No sooner had Wolsey obtained the powers of visitation so long sought than he proceeded to put them in force. On March 19, 1519, he issued statuta to be observed by the order of Canons Regular of St. Augustin, which were to remain in force till the feast of Holy Trinity, 1521.[1] The ordinances thus enacted are valuable evidence as to the state of the great Augustinian order at that time in England. They point to a severity of discipline and a mortified mode of life altogether incompatible with that general laxity since attributed to them in common with the other great bodies of regular clergy.

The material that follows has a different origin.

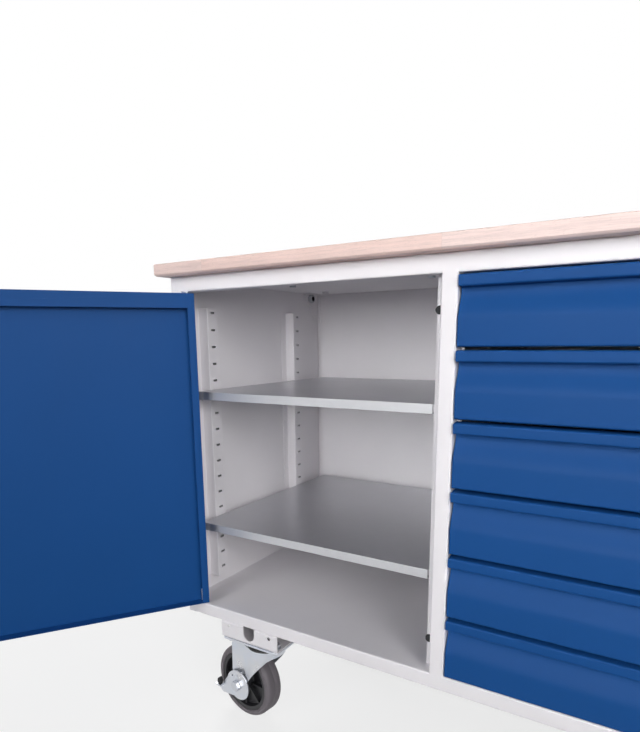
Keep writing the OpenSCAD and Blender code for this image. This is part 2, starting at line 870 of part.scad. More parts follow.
// Drawer front: one sheet rolled into a handle lip, a neck and a curve down to a flat lower panel
function ease(t) = (1 - cos(180 * t)) / 2;
function front_path(z1) = let (
    h = front_t / 2,
    low = module_h - 1.75 - h,
    flat_y = -1.5 + h,
    neck_y = neck_in + h,
    lip_top = 2.75,
    lip_low = lip_top + lip_h - h)
    concat(
        [[front_back, z1 - low], [flat_y, z1 - low]],
        [for (k = [0:14]) [
            flat_y + (neck_y - flat_y) * ease(k / 14),
            z1 - curve_end + (curve_end - lip_low - 5) * k / 14]],
        [[neck_y, z1 - lip_low], [-lip_out + h, z1 - lip_low]],
        [[-lip_out + h, z1 - lip_top - h], [front_back, z1 - lip_top - h]]);
module drawer_front(k) {
    z1 = open_z1 - module_h * k;
    path = front_path(z1);
    outer = side_line(path, front_t / 2, 2.6);
    color(door_blue) placed() difference() {
        union() {
            along_x(front_x0, front_x1) folded(path, front_t, 2.6);
            for (x = [front_x0, front_x1 - 1.2])
                along_x(x, x + 1.2) polygon(outer);
        }
        lip_corner(front_x0, 1, z1 - 2.75, -1);
        lip_corner(front_x0, 1, z1 - 2.75 - lip_h, 1);
        lip_corner(front_x1, -1, z1 - 2.75, -1);
        lip_corner(front_x1, -1, z1 - 2.75 - lip_h, 1);
    }
}
module lip_corner(x, sx, z, sz) {
    r = 2.5;
    along_y(-lip_out - 1, -lip_out + 9) difference() {
        translate([x + (sx > 0 ? -1 : -r), z + (sz > 0 ? -1 : -r)]) square(r + 1);
        translate([x + sx * r, z + sz * r]) circle(r = r);
    }
}

// Drawer box: a tray with rolled top edges, whose front wall carries the front by its two ends,
// and the moving rail member on each side
function box_z(k) = open_z1 - module_h * k - 93;
module drawer_box(k) {
    z0 = box_z(k);
    z1 = z0 + drawer_side_h;
    y0 = front_back;
    y1 = front_back + drawer_d;
    h = box_t / 2;
    color([0.62, 0.63, 0.65]) placed() {
        along_y(y0, y1) folded([
            [box_x0 + 5, z1 - 3],
            [box_x0 + 5, z1 - h],
            [box_x0 + h, z1 - h],
            [box_x0 + h, z0 + h],
            [box_x1 - h, z0 + h],
            [box_x1 - h, z1 - h],
            [box_x1 - 5, z1 - h],
            [box_x1 - 5, z1 - 3]], box_t, 0.8);
        block([front_x0, y0, z0 + h], [front_x1, y0 + box_t, z1 - h]);
        block([box_x0 + h, y1 - box_t, z0 + h], [box_x1 - h, y1, z1 - 6]);
        runner(rail_z(k), box_x0, -1);
        runner(rail_z(k), box_x1, 1);
    }
}
module runner(z, x, s) {
    y1 = front_back + drawer_d - 8;
    for (a = [[0, 3.4, 3.5], [3.4, 5, 7.5]])
        block(
            [s > 0 ? x + a[0] - 0.2 : x - a[0] - a[1], front_back + 12, z - a[2]],
            [s > 0 ? x + a[0] + a[1] : x - a[0] + 0.2, y1, z + a[2]]);
}

left_side();
right_side();
centre_post();
centre_partition();
back_panel();
floor_panel();
top_panel();
corner_gussets();
gusset_bolts();
worktop();
worktop_screws();
shelf_strips();
shelf_upper();
shelf_lower();
shelf_clips();
door_buffers();
drawer_rails();
bracket_front_left();
bracket_front_right();
bracket_rear_left();
bracket_rear_right();
swivel_plate_front();
swivel_plate_rear();
fixed_fork_front();
fixed_fork_rear();
fixed_axles();
castor_bolts();
door_shell();
hinge_pins();
lock_housing();
lock_knob();
lock_cam();
drawer_front(0);  // drawer_1_front
drawer_box(0);  // drawer_1_box
drawer_front(1);  // drawer_2_front
drawer_box(1);  // drawer_2_box
drawer_front(2);  // drawer_3_front
drawer_box(2);  // drawer_3_box
drawer_front(3);  // drawer_4_front
drawer_box(3);  // drawer_4_box
drawer_front(4);  // drawer_5_front
drawer_box(4);  // drawer_5_box
drawer_front(5);  // drawer_6_front
drawer_box(5);  // drawer_6_box
swivel_fork_front();
swivel_axle_front();
swivel_tyre_front();
swivel_rim_front();
brake_lever_front();
brake_pad_front();
swivel_fork_rear();
swivel_axle_rear();
swivel_tyre_rear();
swivel_rim_rear();
brake_lever_rear();
brake_pad_rear();
fixed_tyre_front();
fixed_rim_front();
fixed_tyre_rear();
fixed_rim_rear();
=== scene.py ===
"""Mobile workbench: the looks of every piece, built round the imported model."""

import json
from math import cos, pi, radians, sin, tau

import bmesh
import bpy
from bpy.props import FloatProperty, FloatVectorProperty, IntProperty, PointerProperty
from mathutils import Matrix, Vector


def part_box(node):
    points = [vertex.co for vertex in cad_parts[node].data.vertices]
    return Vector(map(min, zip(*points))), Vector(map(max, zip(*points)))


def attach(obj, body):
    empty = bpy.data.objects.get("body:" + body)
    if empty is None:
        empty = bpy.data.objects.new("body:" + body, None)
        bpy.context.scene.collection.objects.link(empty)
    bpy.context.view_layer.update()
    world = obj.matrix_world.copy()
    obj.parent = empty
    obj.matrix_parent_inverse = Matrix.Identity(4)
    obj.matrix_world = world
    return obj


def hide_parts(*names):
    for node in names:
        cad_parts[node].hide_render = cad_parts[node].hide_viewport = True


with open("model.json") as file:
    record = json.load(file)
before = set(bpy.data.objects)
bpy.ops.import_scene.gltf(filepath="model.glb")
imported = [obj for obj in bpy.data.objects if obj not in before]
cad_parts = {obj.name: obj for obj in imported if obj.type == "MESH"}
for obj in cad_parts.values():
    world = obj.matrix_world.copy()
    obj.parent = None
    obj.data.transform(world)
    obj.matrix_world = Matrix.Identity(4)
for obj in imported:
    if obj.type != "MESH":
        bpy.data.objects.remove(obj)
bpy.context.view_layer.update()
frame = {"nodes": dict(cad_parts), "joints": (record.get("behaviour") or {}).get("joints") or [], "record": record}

bl_info = {
    "name": "Mobile Workbench",
    "version": (1, 0, 0),
    "blender": (4, 5, 0),
    "location": "3D View > Sidebar > Workbench",
    "description": "Dresses a mobile workbench with drawers, a cupboard and castors",
    "category": "Object",
}

MM = 0.001
RECORD = frame["record"]
BODY_OF = {n: b for b, nodes in RECORD["behaviour"]["bodies"].items() for n in nodes}
SLOT_OF = {row["node"]: row["material_slot"] for row in RECORD["subparts"]}
ENDS = ("front", "rear")
DRAWERS = range(1, 7)
# Near-black of painted shade, for gaps, bores and slot rims that lie in shadow
PAINTED_SHADE = (0.020, 0.019, 0.020)
LENS_SHIFT = (0.00579, 0.11966)  # the photograph's middle lies off the lens's axis

# Radii that edges are eased to, in millimetres, and the share of it that thin sheet gets
FINE_EASE, SMALL_EASE, PLAIN_EASE, RUBBER_EASE, PAD_EASE = 0.4, 0.5, 0.6, 0.8, 1.2
THIN_SHARE, RAIL_SHARE = 0.6, 0.5

# Angles over which an edge stays sharp, in degrees
SHEET_ANGLE, TURNED_ANGLE = 38.0, 32.0


# Node trees


class Wire:
    """One output of a node. Arithmetic on it adds the nodes that work the answer out."""

    def __init__(self, web, socket):
        self.web, self.socket = web, socket

    def out(self, name):
        """Another output of the same node."""
        return Wire(self.web, self.web.find(self.socket.node.outputs, name))

    def __add__(self, other):
        return self.web.work_out("ADD", self, other)

    def __radd__(self, other):
        return self.web.work_out("ADD", other, self)

    def __sub__(self, other):
        return self.web.work_out("SUBTRACT", self, other)

    def __rsub__(self, other):
        return self.web.work_out("SUBTRACT", other, self)

    def __mul__(self, other):
        return self.web.work_out("MULTIPLY", self, other)

    def __rmul__(self, other):
        return self.web.work_out("MULTIPLY", other, self)

    def __truediv__(self, other):
        return self.web.work_out("DIVIDE", self, other)

    def __rtruediv__(self, other):
        return self.web.work_out("DIVIDE", other, self)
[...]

The mere enactments of the primary principles of the monastic life or declarations of the unlawfulness of certain evil customs must never be considered in such injunctions as proof of the existence of evil. As well might the vigorous denunciations of sin from the pulpit, or the constant reassertion of the Ten Commandments, be held as evidence that God's law was uniformly violated by those to whom such words are addressed. The tendency of human nature is ever to fall away from any standard of excellence. Hence the necessity of unwearied iteration in setting out the ideal to be aimed at, and this is sufficient to explain why constitutions and statutes of religious orders inveigh against abuses.

It is impossible not to approve the spirit which dictated constitutions such as these. And it would have been well had Wolsey continued in the same way the work he thus begun, and by watchful care endeavoured to recall the reli-

  1. Wilkins, Concilia, iii. p. 613.